By Tanya Brown
JOURNAL AND COURIER
Steve Kerkhove knows that the demand for ethanol is pushing the price of corn - one of the fuel's main ingredients - way up.
Unfortunately, he's one of several farmers who won't be benefiting from the price changes immediately.
Kerkhove is a Tippecanoe County farmer who thinks conservatively, so last year he locked in corn prices with his buyers for this season at between $2.40 and $2.60 per bushel. Add the customary 20 to 40 cent government subsidy to that and he'd have been looking at a decent harvest.
Except that as ethanol's corn needs have pushed the commodity to more than $3 a bushel, the government has cut out the subsidy in response.
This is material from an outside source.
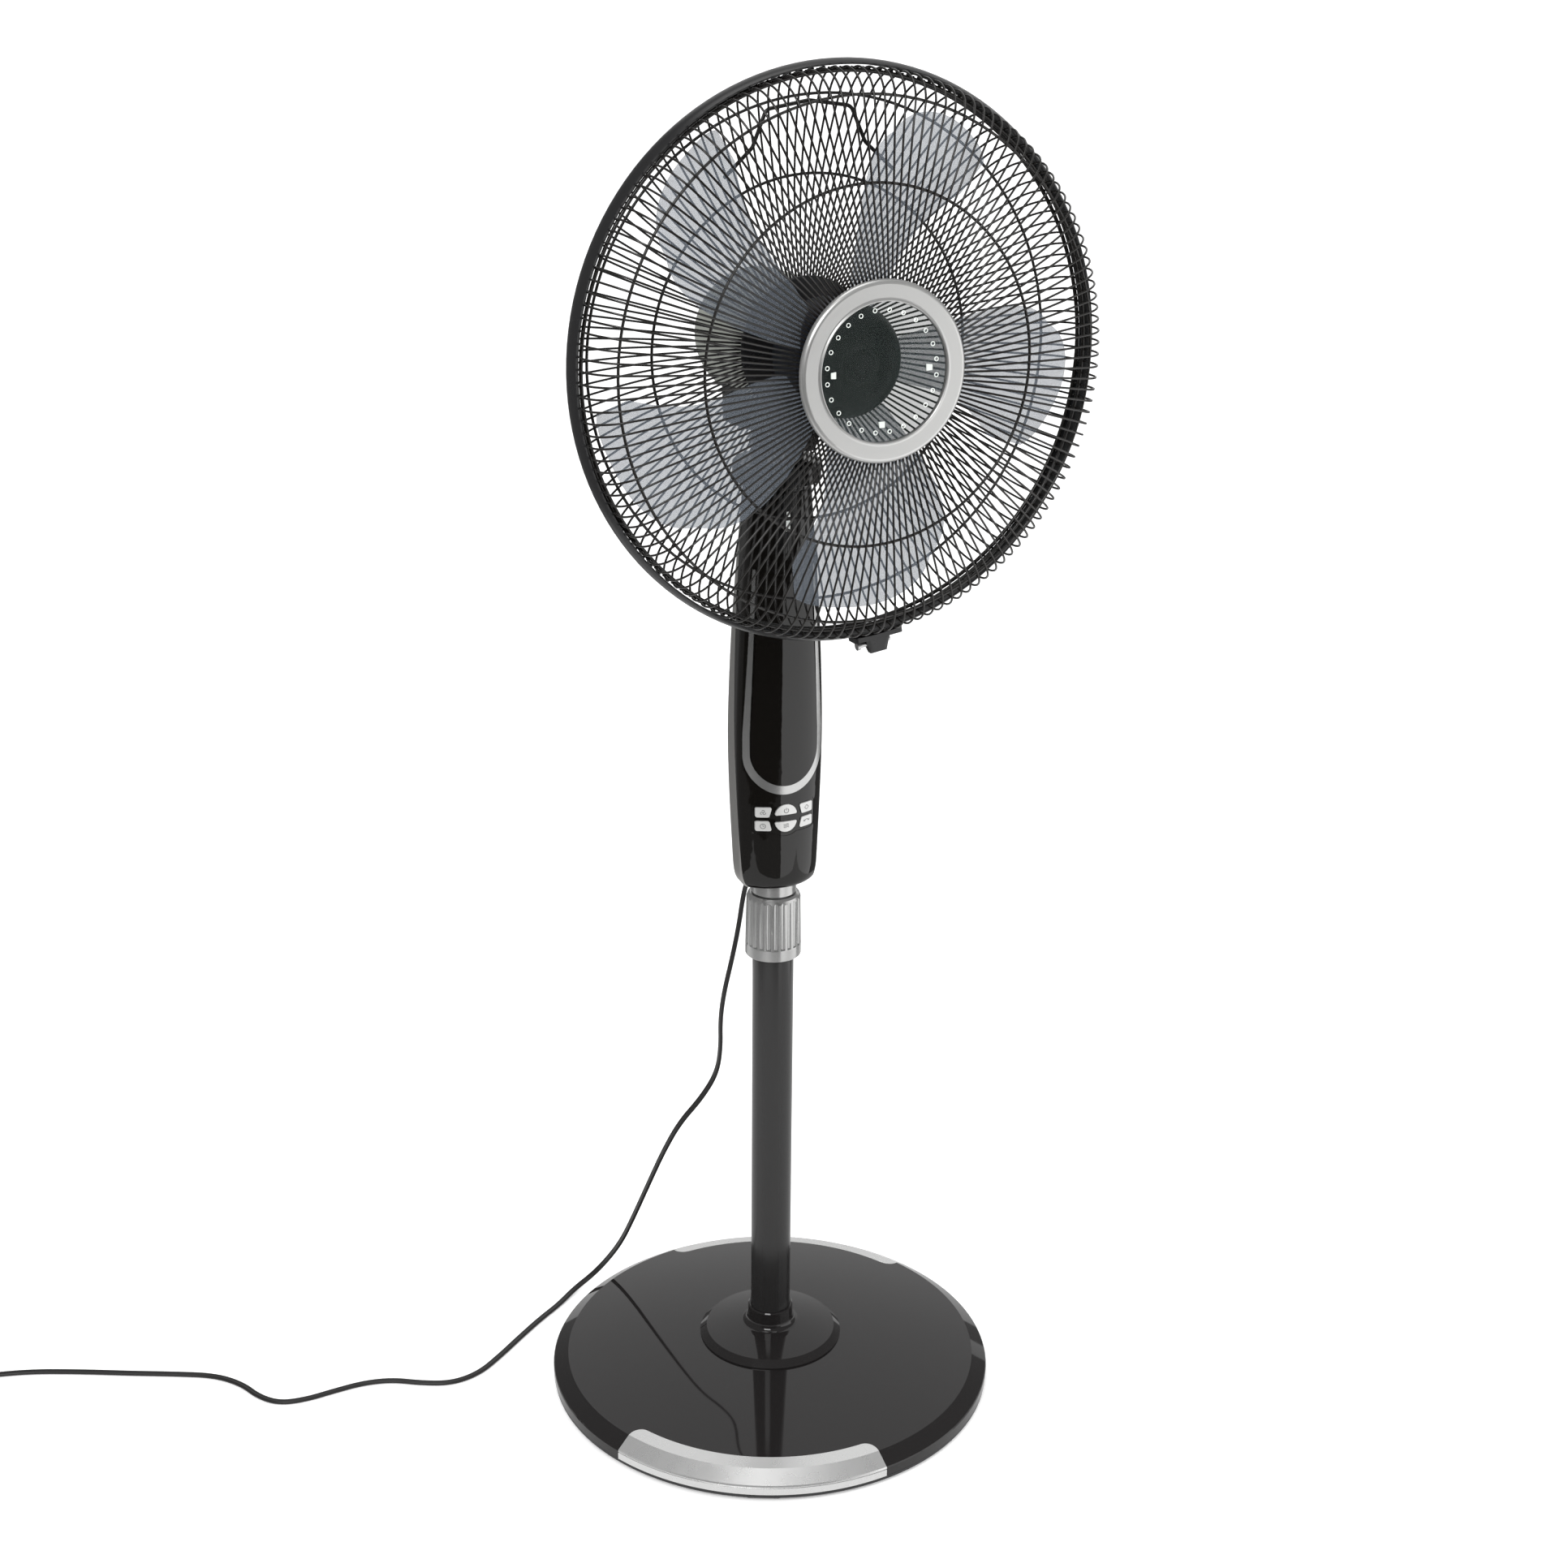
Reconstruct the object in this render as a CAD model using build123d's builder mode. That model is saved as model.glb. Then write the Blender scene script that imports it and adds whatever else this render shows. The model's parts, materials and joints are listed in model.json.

Even so, he's looking forward to cashing in on record profits next year, when one Purdue University agricultural economist predicts that corn could eclipse record highs of $3.24 per bushel.
"These markets are funny things. That's about a dollar a bushel I've lost this year, and I do about 90,000 bushels," said Kerkhove.
"But next year could be pretty incredible. It'll be interesting to see what happens."
Chris Hurt, an ag economist at Purdue, said the ethanol equation, combined with higher export needs from growing countries overseas, could push both the production and price of corn to record highs in 2007.
Ethanol "is at about a 70 percent growth rate per year. That would double the industry about every 17 months," said Hurt. "That enormous growth rate is going to require a lot more corn, and this is what we have the opportunity in 2007 to supply."
Hurt said the United States might easily need to produce as much as 89 million acres of corn next year, an increase of 10 million acres over 2006. It would be the highest production in acreage of corn since 1946 in this country.
"The expected returns to corn would be about $90 an acre more than on soybeans, which would be a very large financial incentive to plant more corn rather than soybeans," said Hurt.
Farmers in Indiana typically work their fields in year-to-year rotations, growing first corn and then soybeans in an area.
Giving fields a rest from corn is beneficial for two reasons. Growing corn in consecutive years tends to lead to an almost 10 percent drop in yields, while growing soybeans in between leaves nitrogen in the soil which promotes a healthier corn crop.
Still, higher prices may entice some farmers away from soybeans, helping meet the nation's demand for corn. Hurt said this initially won't be a problem since high soybean yields in the past few years have left an excess of the crop available.
Dale Workman, a Tippecanoe County farmer who plants some of his river-bottom ground primarily in soybeans because of the plants tendency to recover from floods, said he may reconsider how he structures his acreage next year.
"I may take some of that high-risk ground and grow corn on it if corn gets really profitable again," he said. "You never know."